Now, only four months since that day, I was on my way home from playing hockey, 25 miles from my house. I heard a whining sound, then the gears stopped meshing and I smelled burning. It was the Wrangler’s last rodeo. Another Jeep. Another tow truck. Another big bill. This time several grand for a new transmission. It was time for the ultimate breakup.
Jeep. You and I are through after a 19 year relationship. The trust. It just isn’t there. I just can’t depend on you anymore. I tried. Damn..I tried! I stuck with you through four models and only one of you actually gave me little trouble. The one you discontinued! My loyalty was not repaid with dependability. You took it for granted. Yes, you look incredible and can drive over and through almost anything…but only for awhile..and then..well..you can’t…won’t. It’s time to move on…under my next vehicle’s own power.
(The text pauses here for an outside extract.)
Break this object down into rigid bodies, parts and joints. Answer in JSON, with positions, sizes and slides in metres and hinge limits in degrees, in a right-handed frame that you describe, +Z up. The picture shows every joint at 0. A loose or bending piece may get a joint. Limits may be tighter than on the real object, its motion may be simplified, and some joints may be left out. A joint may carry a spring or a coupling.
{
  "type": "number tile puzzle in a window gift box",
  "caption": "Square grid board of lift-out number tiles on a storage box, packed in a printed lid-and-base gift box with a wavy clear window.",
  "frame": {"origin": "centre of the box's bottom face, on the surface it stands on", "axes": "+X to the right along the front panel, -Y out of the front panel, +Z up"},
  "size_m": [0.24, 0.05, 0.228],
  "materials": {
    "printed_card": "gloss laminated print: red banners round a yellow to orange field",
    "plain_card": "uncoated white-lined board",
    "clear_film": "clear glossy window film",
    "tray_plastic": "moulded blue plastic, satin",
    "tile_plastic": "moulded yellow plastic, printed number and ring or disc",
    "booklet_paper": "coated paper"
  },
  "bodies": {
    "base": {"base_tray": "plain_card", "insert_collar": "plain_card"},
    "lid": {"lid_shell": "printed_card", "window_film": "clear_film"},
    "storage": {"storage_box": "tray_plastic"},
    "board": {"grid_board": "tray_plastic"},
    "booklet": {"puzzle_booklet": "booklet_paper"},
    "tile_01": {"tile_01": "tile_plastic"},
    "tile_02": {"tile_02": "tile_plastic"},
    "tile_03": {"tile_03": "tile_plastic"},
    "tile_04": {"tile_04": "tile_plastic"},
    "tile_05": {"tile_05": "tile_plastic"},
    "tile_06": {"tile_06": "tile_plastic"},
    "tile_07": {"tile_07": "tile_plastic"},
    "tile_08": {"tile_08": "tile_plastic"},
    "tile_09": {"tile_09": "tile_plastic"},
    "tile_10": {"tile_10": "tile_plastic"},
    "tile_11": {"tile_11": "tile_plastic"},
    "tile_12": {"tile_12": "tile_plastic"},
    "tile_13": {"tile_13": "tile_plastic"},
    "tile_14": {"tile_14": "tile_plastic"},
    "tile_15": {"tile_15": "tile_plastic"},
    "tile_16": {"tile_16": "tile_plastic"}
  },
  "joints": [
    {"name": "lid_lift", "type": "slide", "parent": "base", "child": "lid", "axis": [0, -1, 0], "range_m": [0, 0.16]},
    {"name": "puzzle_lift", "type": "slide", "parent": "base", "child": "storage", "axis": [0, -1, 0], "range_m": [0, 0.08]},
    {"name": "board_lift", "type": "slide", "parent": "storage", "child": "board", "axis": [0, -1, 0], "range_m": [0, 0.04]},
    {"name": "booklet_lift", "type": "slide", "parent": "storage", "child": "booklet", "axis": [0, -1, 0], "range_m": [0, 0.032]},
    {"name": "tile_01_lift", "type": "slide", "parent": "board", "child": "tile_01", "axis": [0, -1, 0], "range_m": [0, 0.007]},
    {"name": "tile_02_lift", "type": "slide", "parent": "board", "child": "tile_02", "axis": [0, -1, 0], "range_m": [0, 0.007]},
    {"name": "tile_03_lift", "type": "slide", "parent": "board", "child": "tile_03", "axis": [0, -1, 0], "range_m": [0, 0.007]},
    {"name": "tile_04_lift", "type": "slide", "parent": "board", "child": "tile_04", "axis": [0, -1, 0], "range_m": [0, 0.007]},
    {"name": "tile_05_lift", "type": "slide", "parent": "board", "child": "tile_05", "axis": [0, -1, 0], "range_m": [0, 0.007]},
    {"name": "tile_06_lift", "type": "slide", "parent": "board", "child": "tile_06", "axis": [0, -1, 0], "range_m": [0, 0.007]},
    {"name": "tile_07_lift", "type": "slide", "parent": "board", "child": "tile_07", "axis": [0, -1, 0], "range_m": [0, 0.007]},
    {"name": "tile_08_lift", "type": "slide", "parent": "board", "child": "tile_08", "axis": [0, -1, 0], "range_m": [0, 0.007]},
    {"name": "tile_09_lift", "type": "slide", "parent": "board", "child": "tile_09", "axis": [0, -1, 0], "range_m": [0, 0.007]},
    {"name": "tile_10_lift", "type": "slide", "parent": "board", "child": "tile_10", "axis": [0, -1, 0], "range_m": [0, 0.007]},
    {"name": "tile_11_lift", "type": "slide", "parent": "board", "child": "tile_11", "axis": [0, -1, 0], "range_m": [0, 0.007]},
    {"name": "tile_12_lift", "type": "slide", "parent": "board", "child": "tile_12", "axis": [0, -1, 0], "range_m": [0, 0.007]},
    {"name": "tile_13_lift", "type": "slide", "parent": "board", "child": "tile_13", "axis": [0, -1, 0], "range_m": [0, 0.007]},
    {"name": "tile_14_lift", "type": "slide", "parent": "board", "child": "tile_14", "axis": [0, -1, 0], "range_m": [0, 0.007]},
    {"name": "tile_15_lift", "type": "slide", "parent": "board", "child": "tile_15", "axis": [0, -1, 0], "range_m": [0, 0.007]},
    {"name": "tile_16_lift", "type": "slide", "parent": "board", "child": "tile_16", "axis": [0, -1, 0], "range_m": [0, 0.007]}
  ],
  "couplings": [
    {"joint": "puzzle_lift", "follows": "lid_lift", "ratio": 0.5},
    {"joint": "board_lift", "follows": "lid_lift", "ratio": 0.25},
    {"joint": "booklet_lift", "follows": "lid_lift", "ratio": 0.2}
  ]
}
I guess all along it was a Jeep thing. I understood it. Lived it. Loved it. But I could no longer afford it. I’m just happy we were able to settle out of court. I paid that final exorbitant repair bill. My ex-Jeeps got to keep all the parts and service. I got to keep, and use, their incredible trade-in value.
Yes..they say divorce is all about moving on. I look forward to it…without a tow truck.
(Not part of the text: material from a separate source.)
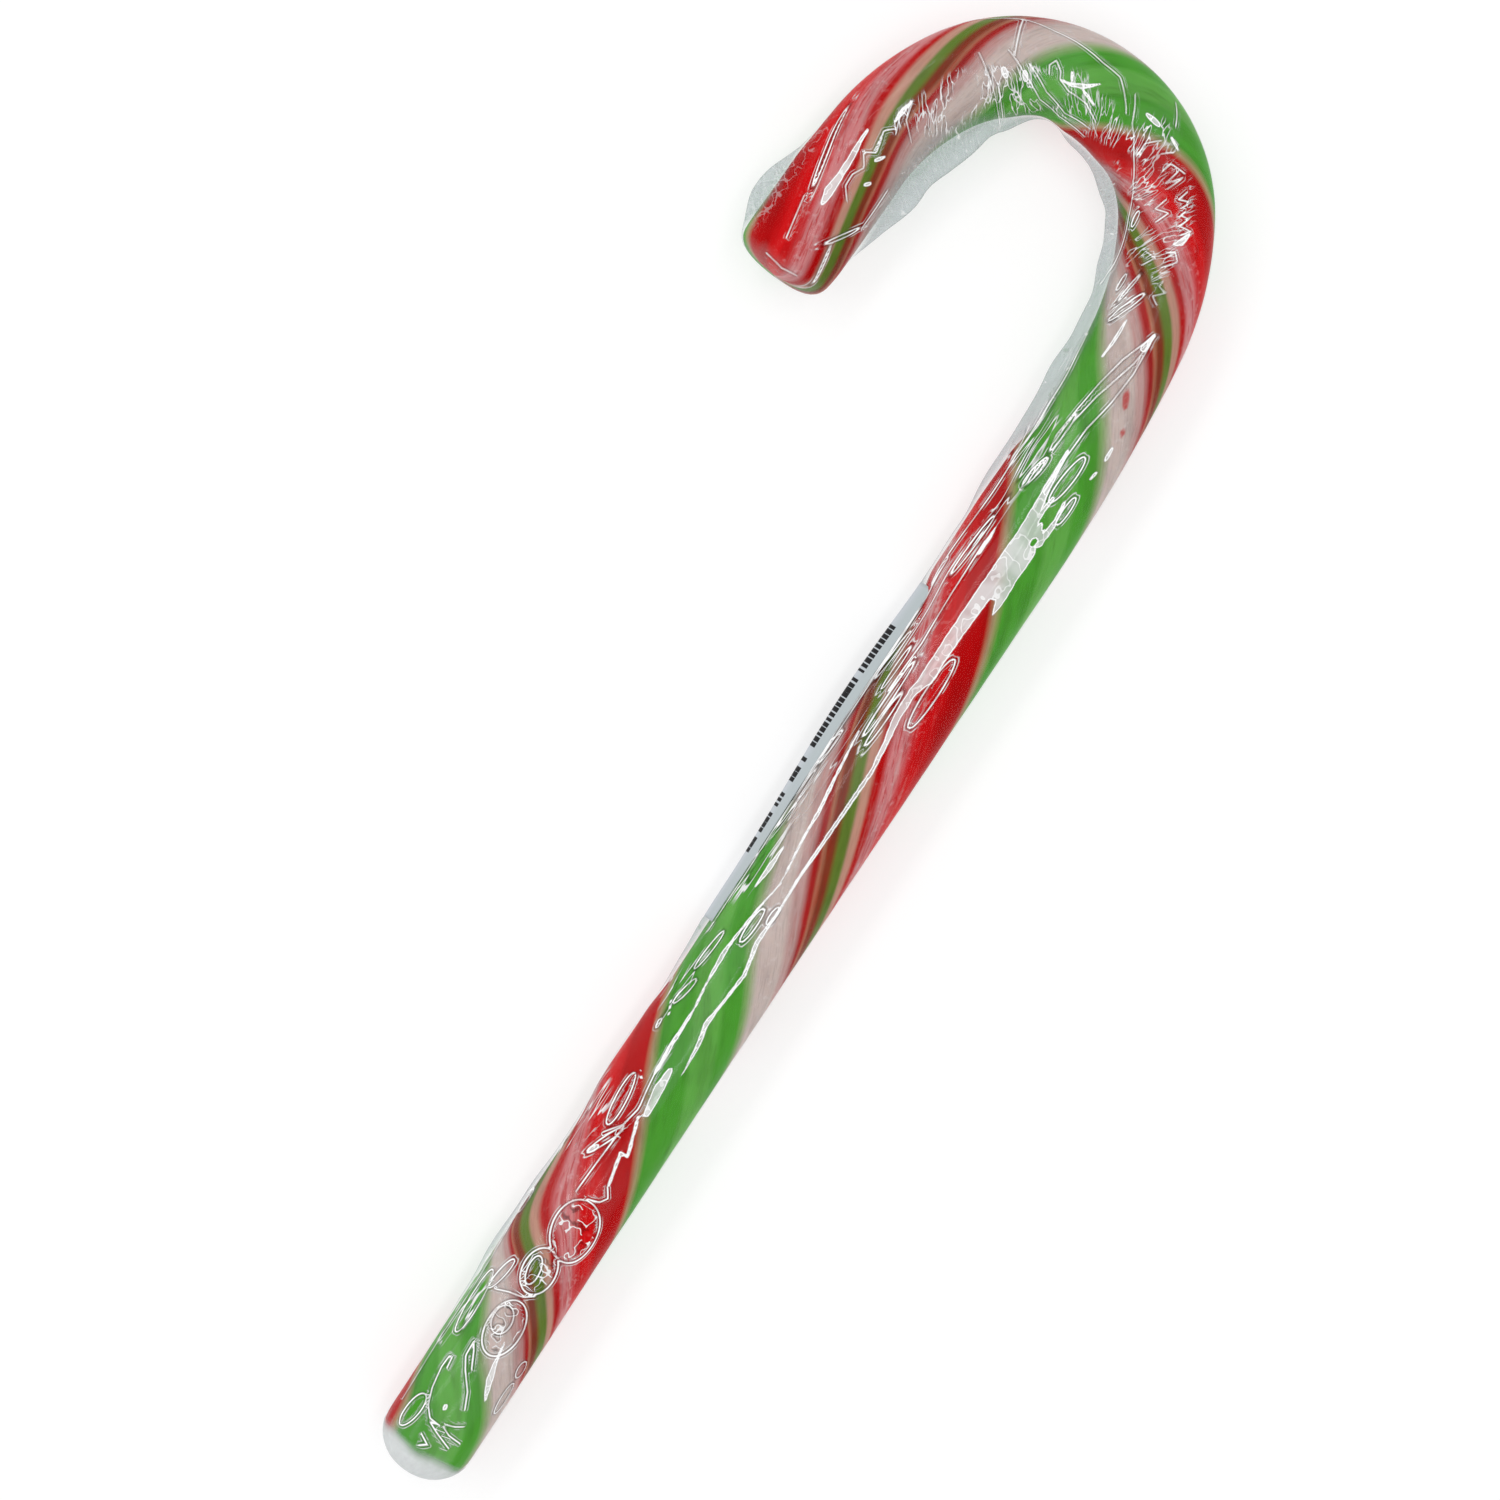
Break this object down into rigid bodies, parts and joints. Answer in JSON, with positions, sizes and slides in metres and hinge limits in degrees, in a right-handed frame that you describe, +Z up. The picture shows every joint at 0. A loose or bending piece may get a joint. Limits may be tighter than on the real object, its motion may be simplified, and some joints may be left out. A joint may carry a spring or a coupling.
{
  "type": "wrapped candy cane",
  "caption": "Candy cane in a clear film wrapper: a round stick of boiled sugar bent to a crook, with twisted green, red and white stripes and a small paper label.",
  "frame": {"origin": "on the surface the cane lies on, under the middle of its bounding box", "axes": "+Z up from that surface; the shaft runs from its foot at -X -Y towards +X +Y, and the crook turns back to -X at the +Y end"},
  "size_m": [0.0892, 0.1568, 0.0104],
  "materials": {
    "candy": "glossy boiled sugar, slightly translucent, with soft-edged lengthwise twisted stripes in green, red, pinkish white, tan and olive",
    "film": "thin clear film, glossy and finely wrinkled",
    "label": null
  },
  "bodies": {
    "root": {"wrapped_cane": "candy", "label": "label"}
  },
  "joints": []
}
Warning: Please Don’t Buy A Jeep Wrangler (If You Can’t Handle One)
I hate waking up to idiocy, but today I did. It was a story in the Detroit Free Press discussing so-called “death wobble” in Jeep Wranglers. The story is based on testimonials from some Wrangler owners that if you hit a bump at a high speed the steering wheel will shake. At least the story correctly explains the Wrangler has a solid front axle which is less forgiving than the independent front suspension. The Wrangler is equipped with such an axle because the Wrangler is designed to be a superior off-road vehicle and solid axles perform better than independent front suspensions when a vehicle is taken off road.
What the story doesn’t talk about is the fact that many Wrangler owners should not own one. So I’ll do that. Oh, thousands of folks aspire to a Wrangler because they look cool and when you pass one on the road the driver will often give you a little wave. What anyone who covets a Wrangler must do before buying one is drive one and know it does not, and is not designed to, provide a cushy, comfortable ride. I know. I own a 2013 Wrangler Unlimited Moab Edition. Some members of my family called it the “back breaker,” while others have dubbed it the “jaw rattler.” When I pull up to give them a ride, you can see their faces drop knowing they will be experiencing a journey destined to churn their insides and maybe loosen the change from their pockets. I’ve made a few bucks from all the quarters I find under the back seat!
“Why? Oh why did you buy this shaky buggy?” I’m asked. It’s easy. I like to drive where I like to drive and obstacles, rutted dirt roads and remote two-tracks amuse me. My kayaks look cool when I pop them on top and my skis and hockey gear fit nicely in the back and I can take them wherever the hell I want. I don’t care much about shiny vehicles. I do like to have fun, and mud on the fenders and gook in the tires are evidence I just had some. Floating on air is not my style. I like to feel the road.
I knew this going in. This is my fourth Jeep, but my first Wrangler and the only one I consider an actual Jeep. I drove one around for many miles and the more bumps and dips I felt the bigger my smile got. That Wrangler has more rock and roll than Cleveland and as much soul as Motown.
So if you’re looking for a smooth, comfortable ride, do me a favor. Don’t buy a Wrangler. Let it sit on the lot waiting for someone who appreciates what it is and what it isn’t. Death wobble? Ha! That’s the Wrangler saying “let’s have some fun!”